Celebração é palavra de origem latina (celebratio) que deriva de um vocábulo grego que remete à ideia de cabeça, de capo (capolavoro), de pôr fim, término a um trabalho; de comemorar (comer e memorar) os frutos de um longo esforço que agora colhemos. Entretanto, num tempo tão performático como o nosso, no qual o produtivismo, a velocidade e o consumismo imperam hegemônicos, não há mais tempo para parar, para colher os frutos, para celebrar. Parar para decorar (enfeitar as coisas colocando o nosso coração) é visto agora como perda de tempo, desperdício de energia, desvio de função. Transformados em máquinas de performar, já não nos permitimos parar, pausar, decorar, enfeitar e nem mesmo comer e beber, elementos indissociáveis da experiência celebrativa da vida – pois imaginem a desgraça que é perder o shape fitness em vésperas do verão!  E assim, o apagamento das luzes vai indicando o esmaecer melancólico da nossa própria humanidade, da nossa saúde existencial.

A grande festa de final de ano, aquela que por tanto tempo tem resistido ao avassalador frenesi performático da modernidade, celebra um dos eventos mais tocantes e simbólicos da história da humanidade: o nascimento de uma criança que representa o desejo de um Deus que quis compartilhar o destino dos seres humanos.

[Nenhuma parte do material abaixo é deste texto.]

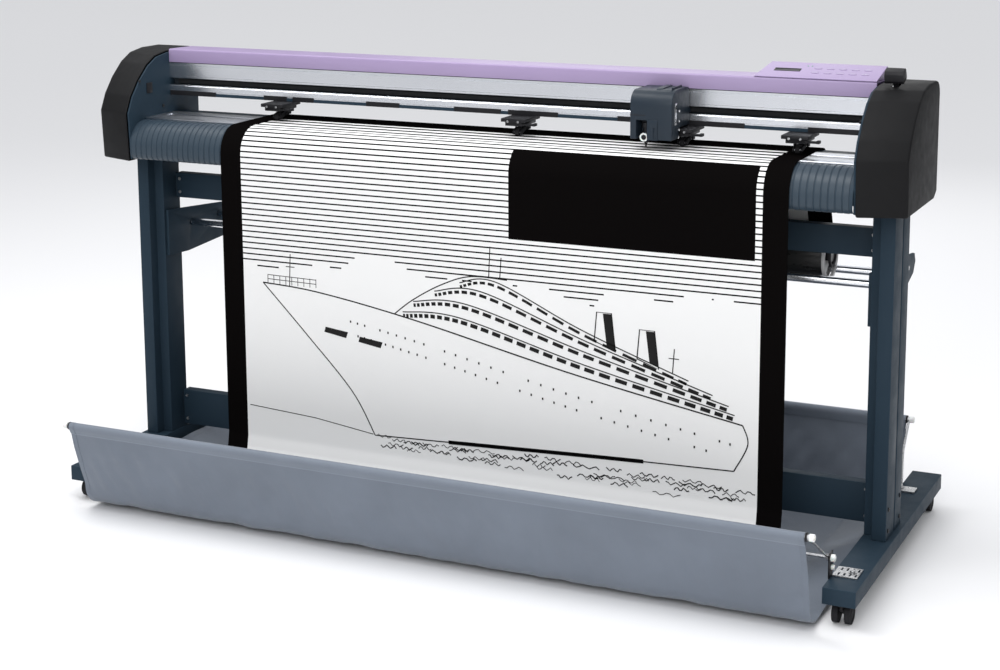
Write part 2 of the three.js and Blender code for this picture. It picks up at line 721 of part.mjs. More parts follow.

Frente a isso, os pastores deixaram seus rebanhos, e os sábios fizeram uma longa viagem para se dirigirem para onde brilhava uma nova luz. E nós, será que ainda nos resta pelo menos um pouco de curiosidade para deixarmos nossos compromissos inadiáveis para ir dar uma olhada, para contemplar o Presente que nos é dado em cada Natal? Se algo deste desejo, tão renovador e vivificante, ainda resiste em nós, então não percamos mais tempo e comecemos a procurar as luzes que indicam o caminho. Advirto, no entanto, que talvez tenhamos de procurar com nossa luz própria, pois as luzes de fora estão se apagando.